Owing to the intervention of Austria, which was averse to a war with France, the question of Egypt was only settled on July 13, 1841, by a hatti-sherif, which gave Mehemet Ali the hereditary possession of Egypt, and by the treaty of London, which guaranteed the neutrality of the Straits, as Russia wanted to control the Straits and conquer Constantinople to free the Christians in the Balkan Peninsula from the so-called Ottoman tyranny, and “relight the tapers which had been put out by the Turks” in St. Sophia, restored to Orthodoxy. France, following the old traditions of her foreign policy and in agreement with England, confined the Russians within the Black Sea by the convention of the Straits in 1841, and thus secured, not the integrity, but the existence of the Turkish Empire.
But the Tsar, Nicholas I, who was bent on defending the Greek faith within the Ottoman Empire, was anxious to see Turkey pursue the work of the Tanzimat—i.e., the new régime—confirmed by the promulgation by Abdul Mejid of the hatti-sherif of Gulhané on November 3, 1839. In 1844 he made overtures concerning the partition of Turkey, to England, to which the latter country turned a deaf ear. Thanks to the support of Great Britain and France, the Turkish troops, which had been sent to Moldavia and Wallachia after the riots which had broken out after the revolution, compelled the Tsar in 1849-51 to withdraw his army beyond the Pruth.

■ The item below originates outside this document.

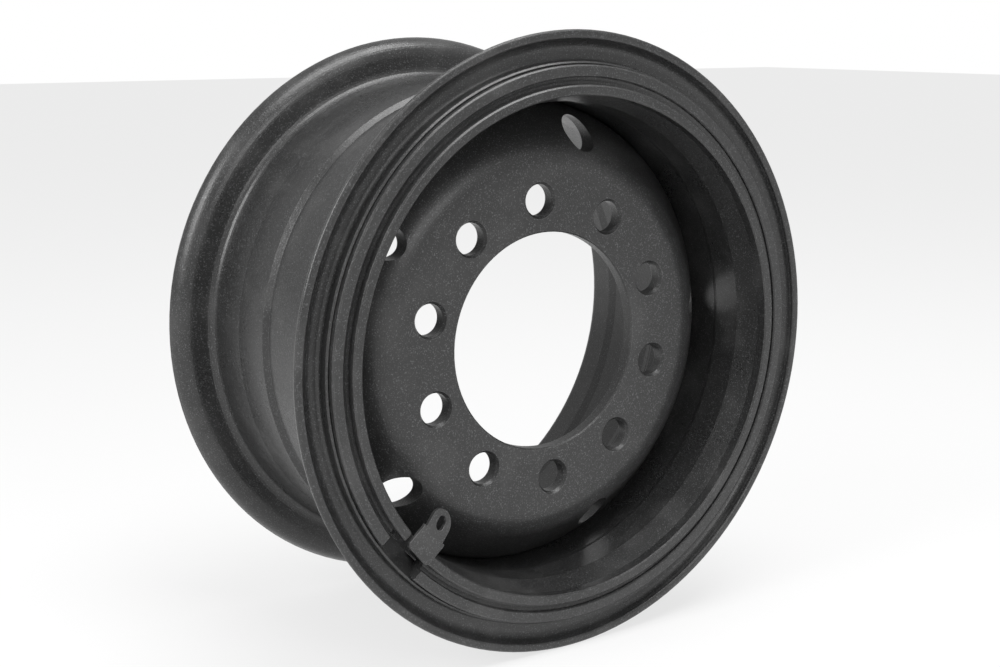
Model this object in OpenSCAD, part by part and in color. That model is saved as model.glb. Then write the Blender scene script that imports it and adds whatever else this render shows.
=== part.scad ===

In 1850 France protested against the encroachments of Russia in the East, who, in order to protect the Greek monks living in Palestine and secure her own religious domination, wanted to deprive the Roman monks of their time-honoured rights over the Christian sanctuaries.
In 1853 the Tsar sent Prince Menshikov to Constantinople in order to demand a formal treaty granting the Greek Church religious independence and temporal privileges. The Sublime Porte, backed by France and England, rejected the ultimatum. The latter Powers then sent a fleet to the Dardanelles, and the next month—on July 4, 1853—Russia occupied Moldavia and Wallachia. At the instigation of Austria, the Powers assembled at Vienna on the 24th of the same month drew up a conciliatory note, which was rejected by Russia. Then the English fleet sailed up the Dardanelles, and on October 4 Turkey declared war on Russia. Austria tried again, at the Vienna Conference which she reopened in December, 1853, to bring about an understanding between Russia and Turkey. But Nicholas I declared that he meant to treat only with England and Prussia to restore peace in the East, which Turkey looked upon as an affront. He also rejected Napoleon III’s mediation on January 29, 1854, and the Franco-English summons on February 27, upon which France declared war on him. Notwithstanding the political views which unfortunately are still held by most of the present diplomatists, and in pursuance of which the Powers had already checked Mehemet Ali’s success and prevented Turkey resuming her former state, France and England realised the dangerous consequences of the Russian threat and backed Turkey. In consequence of the manœuvres of Austria and the unwillingness of Prussia, who had declared “she would never fight against Russia,” the Allies, who were at Varna, instead of attacking the principalities, decided to launch into the Crimean expedition. Finally, after the ultimatum drawn up by Austria, to which the Emperor Alexander submitted at the instigation of Prussia, a treaty of peace signed in Paris on March 30, 1856, recognised the integrity of Turkey, abolished the Russian protectorate over the principalities, and guaranteed the independence of Serbia, Moldavia, and Wallachia, under the suzerainty of the Ottoman Empire. Our diplomats seem then to have partly realised the extent of the danger constituted by the Slavs, and to have understood that the Turks, by driving back the Slavs and keeping them away from Western and Mediterranean Europe since the fourteenth century, had enabled Western civilisation to develop.
As the influence of France in Turkey was imperilled after her defeat in 1870, Russia took advantage of this to declare she would no longer submit to the most important clauses of the London treaty of March 13, 1871. Russia, whose ambassador in Turkey at that time was General Ignatiev, took in hand the cause of the independence of the Bulgarian Church, for which, in 1870, she had obtained the creation of a national exarchate with its own hierarchy, which had exasperated the Phanar at Constantinople and brought about deadly encounters between Turks and Bulgarians.
In 1875 Russia, alarmed at the reforms instituted by Turkey, and fearing the European organisation she was attempting to introduce into the Empire might strengthen it and thus prove an obstacle to the realisation of her designs, fomented a Christian rising in Bosnia and Herzegovina, which was a pretext for her to declare war on Turkey. Russia, backed by the Bulgarians, obliged Turkey to agree to an armistice and to an International Conference at Constantinople. In consequence of the rejection by Turkey of the protocol of London and the Russian comminatory note which followed it, Russia carried on the hostilities which, after the defeat of Plevna in Europe and the capture of Kars in Asia, led to the negotiations of San Stefano, on March 3, 1878.